**Work to complete**
Please print every record below exactly as it appears.

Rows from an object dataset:
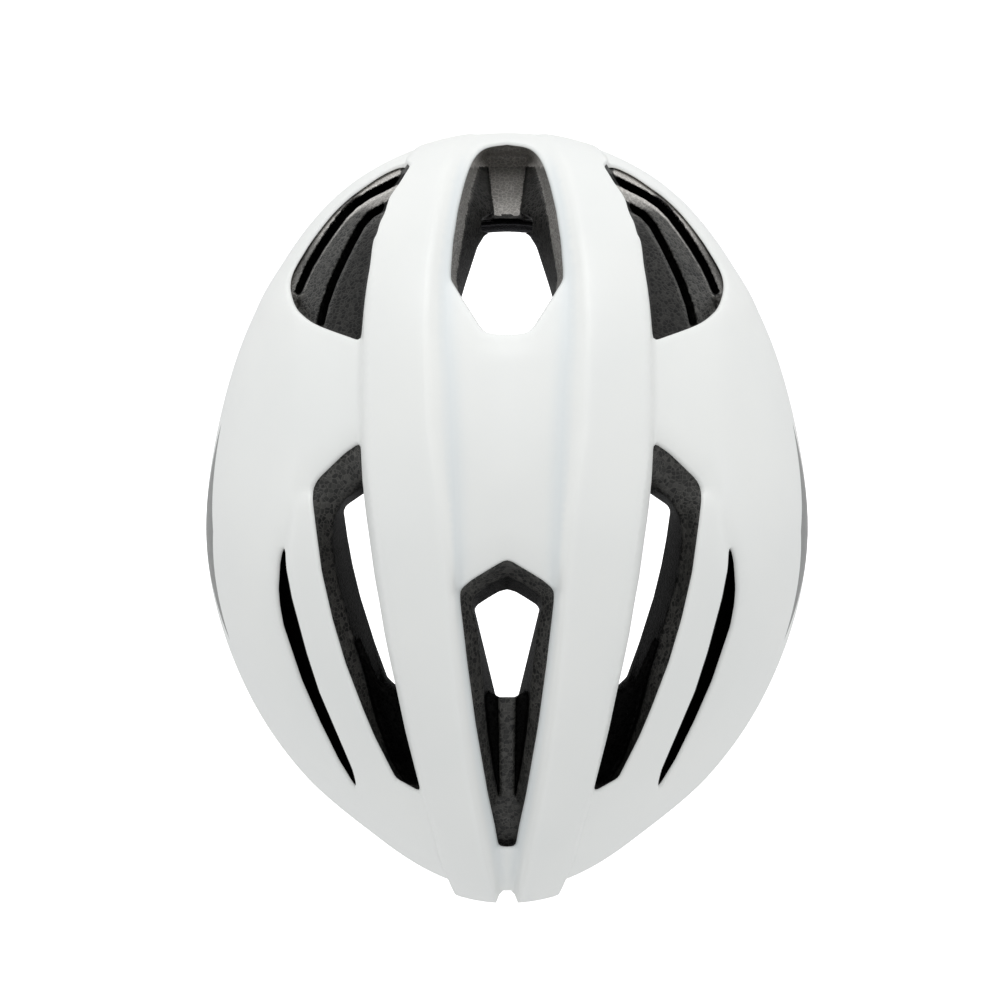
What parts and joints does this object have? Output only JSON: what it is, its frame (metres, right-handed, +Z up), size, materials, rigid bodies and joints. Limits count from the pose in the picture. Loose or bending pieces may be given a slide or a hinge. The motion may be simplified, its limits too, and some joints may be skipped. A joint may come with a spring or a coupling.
{
  "type": "cycling helmet",
  "caption": "Vented road cycling helmet: white shell with raised rails, dark foam liner, pads, webbing straps with magnetic buckle, rear dial cradle with geared size bands.",
  "frame": {"origin": "on the mid plane at half the shell's length, on the rim plane at the height of the underside of the brow", "axes": "+Z up towards the crown, -Y the way the wearer looks, +X the wearer's left"},
  "size_m": [0.218, 0.2777, 0.2714],
  "materials": {
    "shell_white": "satin",
    "shell_black": "satin",
    "eps_foam": "beaded foam",
    "pad_fabric": "brushed knit",
    "hook_tape": "hook tape",
    "webbing": "woven webbing",
    "cradle_plastic": "fine texture",
    "band_plastic": "satin nylon",
    "dial_plastic": "satin",
    "dial_rubber": "soft touch",
    "pinion_plastic": "acetal",
    "screw_steel": "zinc plated",
    "spring_steel": "bright",
    "magnet": "nickel plated",
    "buckle_plastic": "satin acetal",
    "anchor_plastic": "nylon"
  },
  "bodies": {
    "helmet": {"outer_shell": "shell_white", "lower_shell": "shell_black", "foam_liner": "eps_foam", "brow_pad": "pad_fabric", "crown_pad": "pad_fabric", "top_pad_left": "pad_fabric", "top_pad_right": "pad_fabric", "side_pad_left": "pad_fabric", "side_pad_right": "pad_fabric", "pad_hook_dots": "hook_tape", "height_track": "cradle_plastic", "temple_socket_left": "anchor_plastic", "temple_socket_right": "anchor_plastic", "temple_pin_left": "cradle_plastic", "temple_pin_right": "cradle_plastic", "strap_anchors": "anchor_plastic", "strap_front_left": "webbing", "strap_front_right": "webbing", "strap_rear_left": "webbing", "strap_rear_right": "webbing", "divider_body_left": "buckle_plastic", "divider_body_right": "buckle_plastic", "divider_pins": "screw_steel", "chin_strap_left": "webbing", "chin_strap_right": "webbing", "chin_pad": "pad_fabric", "buckle_catch": "buckle_plastic", "catch_magnet": "magnet"},
    "cradle": {"cradle_frame": "cradle_plastic", "dial_housing": "cradle_plastic", "housing_screws": "screw_steel", "detent_spring": "spring_steel", "nape_pad_left": "pad_fabric", "nape_pad_right": "pad_fabric"},
    "dial": {"dial_knob": "dial_plastic", "dial_grip": "dial_rubber", "dial_pinion": "pinion_plastic", "pinion_screw": "screw_steel"},
    "arm_left": {"band_left": "band_plastic"},
    "arm_right": {"band_right": "band_plastic"},
    "buckle_half": {"buckle_slider": "buckle_plastic", "slider_magnet": "magnet"},
    "lever_left": {"divider_lever_left": "buckle_plastic"},
    "lever_right": {"divider_lever_right": "buckle_plastic"},
    "keeper": {"strap_keeper": "dial_rubber"}
  },
  "joints": [
    {"name": "cradle_tilt", "type": "hinge", "parent": "helmet", "child": "cradle", "pos_m": [0, 0.014, 0.028], "axis": [1, 0, 0], "range_deg": [-6, 6]},
    {"name": "dial_turn", "type": "hinge", "parent": "cradle", "child": "dial", "pos_m": [0, 0.096, -0.03], "axis": [0, 1, 0], "range_deg": [-150, 150]},
    {"name": "arm_left_adjust", "type": "hinge", "parent": "cradle", "child": "arm_left", "pos_m": [0, 0.014, 0], "axis": [0, 0, 1], "range_deg": [-8.9, 8.9]},
    {"name": "arm_right_adjust", "type": "hinge", "parent": "cradle", "child": "arm_right", "pos_m": [0, 0.014, 0], "axis": [0, 0, 1], "range_deg": [-8.9, 8.9]},
    {"name": "buckle_slide", "type": "slide", "parent": "helmet", "child": "buckle_half", "axis": [0, 1, 0], "range_m": [0, 0.014]},
    {"name": "divider_lever_left_flip", "type": "hinge", "parent": "helmet", "child": "lever_left", "pos_m": [0.0818, -0.012, -0.0476], "axis": [0, 1, 0], "range_deg": [0, 80]},
    {"name": "divider_lever_right_flip", "type": "hinge", "parent": "helmet", "child": "lever_right", "pos_m": [-0.0818, -0.012, -0.0476], "axis": [0, -1, 0], "range_deg": [0, 80]},
    {"name": "keeper_slide", "type": "slide", "parent": "helmet", "child": "keeper", "axis": [0.3823, -0.3004, -0.8738], "range_m": [-0.01, 0.01]}
  ],
  "couplings": [
    {"joint": "arm_left_adjust", "follows": "dial_turn", "ratio": -0.058747},
    {"joint": "arm_right_adjust", "follows": "dial_turn", "ratio": 0.058747}
  ]
}
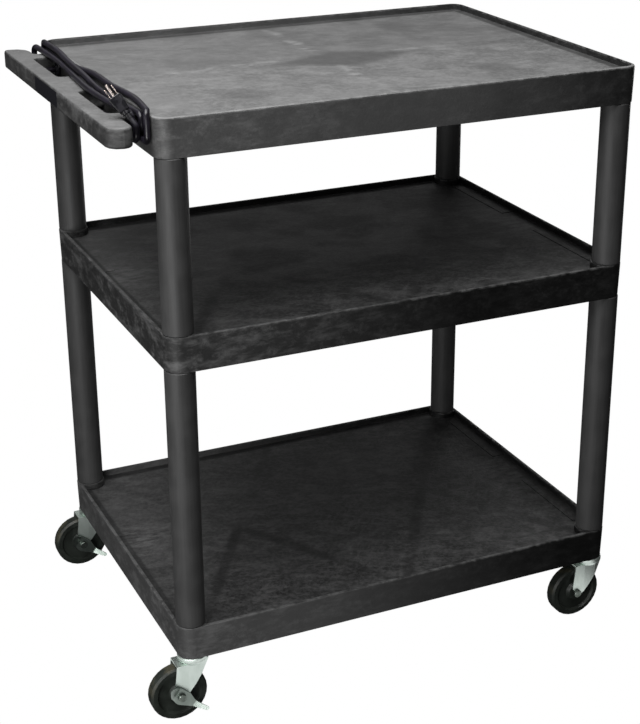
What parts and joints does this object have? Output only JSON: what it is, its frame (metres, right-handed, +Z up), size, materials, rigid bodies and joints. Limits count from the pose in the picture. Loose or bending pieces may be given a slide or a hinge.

**Response**
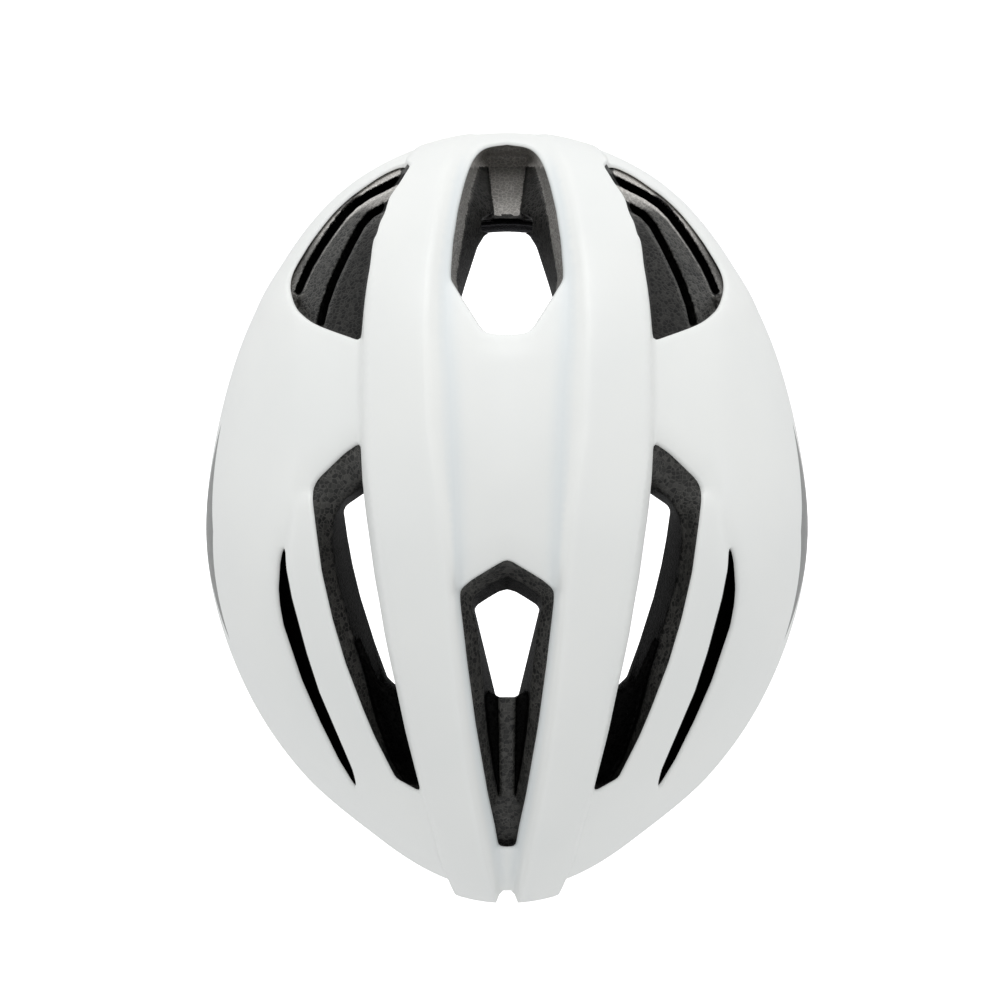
What parts and joints does this object have? Output only JSON: what it is, its frame (metres, right-handed, +Z up), size, materials, rigid bodies and joints. Limits count from the pose in the picture. Loose or bending pieces may be given a slide or a hinge. The motion may be simplified, its limits too, and some joints may be skipped. A joint may come with a spring or a coupling.
{
  "type": "cycling helmet",
  "caption": "Vented road cycling helmet: white shell with raised rails, dark foam liner, pads, webbing straps with magnetic buckle, rear dial cradle with geared size bands.",
  "frame": {"origin": "on the mid plane at half the shell's length, on the rim plane at the height of the underside of the brow", "axes": "+Z up towards the crown, -Y the way the wearer looks, +X the wearer's left"},
  "size_m": [0.218, 0.2777, 0.2714],
  "materials": {
    "shell_white": "satin",
    "shell_black": "satin",
    "eps_foam": "beaded foam",
    "pad_fabric": "brushed knit",
    "hook_tape": "hook tape",
    "webbing": "woven webbing",
    "cradle_plastic": "fine texture",
    "band_plastic": "satin nylon",
    "dial_plastic": "satin",
    "dial_rubber": "soft touch",
    "pinion_plastic": "acetal",
    "screw_steel": "zinc plated",
    "spring_steel": "bright",
    "magnet": "nickel plated",
    "buckle_plastic": "satin acetal",
    "anchor_plastic": "nylon"
  },
  "bodies": {
    "helmet": {"outer_shell": "shell_white", "lower_shell": "shell_black", "foam_liner": "eps_foam", "brow_pad": "pad_fabric", "crown_pad": "pad_fabric", "top_pad_left": "pad_fabric", "top_pad_right": "pad_fabric", "side_pad_left": "pad_fabric", "side_pad_right": "pad_fabric", "pad_hook_dots": "hook_tape", "height_track": "cradle_plastic", "temple_socket_left": "anchor_plastic", "temple_socket_right": "anchor_plastic", "temple_pin_left": "cradle_plastic", "temple_pin_right": "cradle_plastic", "strap_anchors": "anchor_plastic", "strap_front_left": "webbing", "strap_front_right": "webbing", "strap_rear_left": "webbing", "strap_rear_right": "webbing", "divider_body_left": "buckle_plastic", "divider_body_right": "buckle_plastic", "divider_pins": "screw_steel", "chin_strap_left": "webbing", "chin_strap_right": "webbing", "chin_pad": "pad_fabric", "buckle_catch": "buckle_plastic", "catch_magnet": "magnet"},
    "cradle": {"cradle_frame": "cradle_plastic", "dial_housing": "cradle_plastic", "housing_screws": "screw_steel", "detent_spring": "spring_steel", "nape_pad_left": "pad_fabric", "nape_pad_right": "pad_fabric"},
    "dial": {"dial_knob": "dial_plastic", "dial_grip": "dial_rubber", "dial_pinion": "pinion_plastic", "pinion_screw": "screw_steel"},
    "arm_left": {"band_left": "band_plastic"},
    "arm_right": {"band_right": "band_plastic"},
    "buckle_half": {"buckle_slider": "buckle_plastic", "slider_magnet": "magnet"},
    "lever_left": {"divider_lever_left": "buckle_plastic"},
    "lever_right": {"divider_lever_right": "buckle_plastic"},
    "keeper": {"strap_keeper": "dial_rubber"}
  },
  "joints": [
    {"name": "cradle_tilt", "type": "hinge", "parent": "helmet", "child": "cradle", "pos_m": [0, 0.014, 0.028], "axis": [1, 0, 0], "range_deg": [-6, 6]},
    {"name": "dial_turn", "type": "hinge", "parent": "cradle", "child": "dial", "pos_m": [0, 0.096, -0.03], "axis": [0, 1, 0], "range_deg": [-150, 150]},
    {"name": "arm_left_adjust", "type": "hinge", "parent": "cradle", "child": "arm_left", "pos_m": [0, 0.014, 0], "axis": [0, 0, 1], "range_deg": [-8.9, 8.9]},
    {"name": "arm_right_adjust", "type": "hinge", "parent": "cradle", "child": "arm_right", "pos_m": [0, 0.014, 0], "axis": [0, 0, 1], "range_deg": [-8.9, 8.9]},
    {"name": "buckle_slide", "type": "slide", "parent": "helmet", "child": "buckle_half", "axis": [0, 1, 0], "range_m": [0, 0.014]},
    {"name": "divider_lever_left_flip", "type": "hinge", "parent": "helmet", "child": "lever_left", "pos_m": [0.0818, -0.012, -0.0476], "axis": [0, 1, 0], "range_deg": [0, 80]},
    {"name": "divider_lever_right_flip", "type": "hinge", "parent": "helmet", "child": "lever_right", "pos_m": [-0.0818, -0.012, -0.0476], "axis": [0, -1, 0], "range_deg": [0, 80]},
    {"name": "keeper_slide", "type": "slide", "parent": "helmet", "child": "keeper", "axis": [0.3823, -0.3004, -0.8738], "range_m": [-0.01, 0.01]}
  ],
  "couplings": [
    {"joint": "arm_left_adjust", "follows": "dial_turn", "ratio": -0.058747},
    {"joint": "arm_right_adjust", "follows": "dial_turn", "ratio": 0.058747}
  ]
}
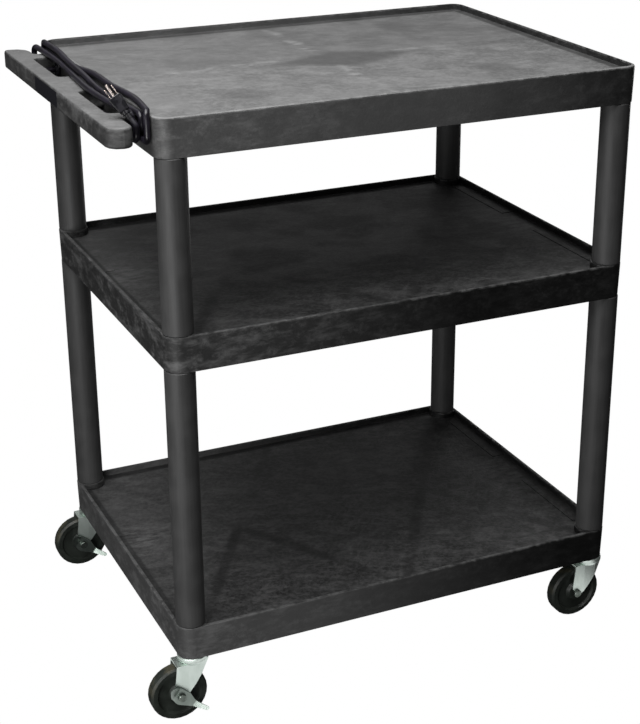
What parts and joints does this object have? Output only JSON: what it is, its frame (metres, right-handed, +Z up), size, materials, rigid bodies and joints. Limits count from the pose in the picture. Loose or bending pieces may be given a slide or a hinge.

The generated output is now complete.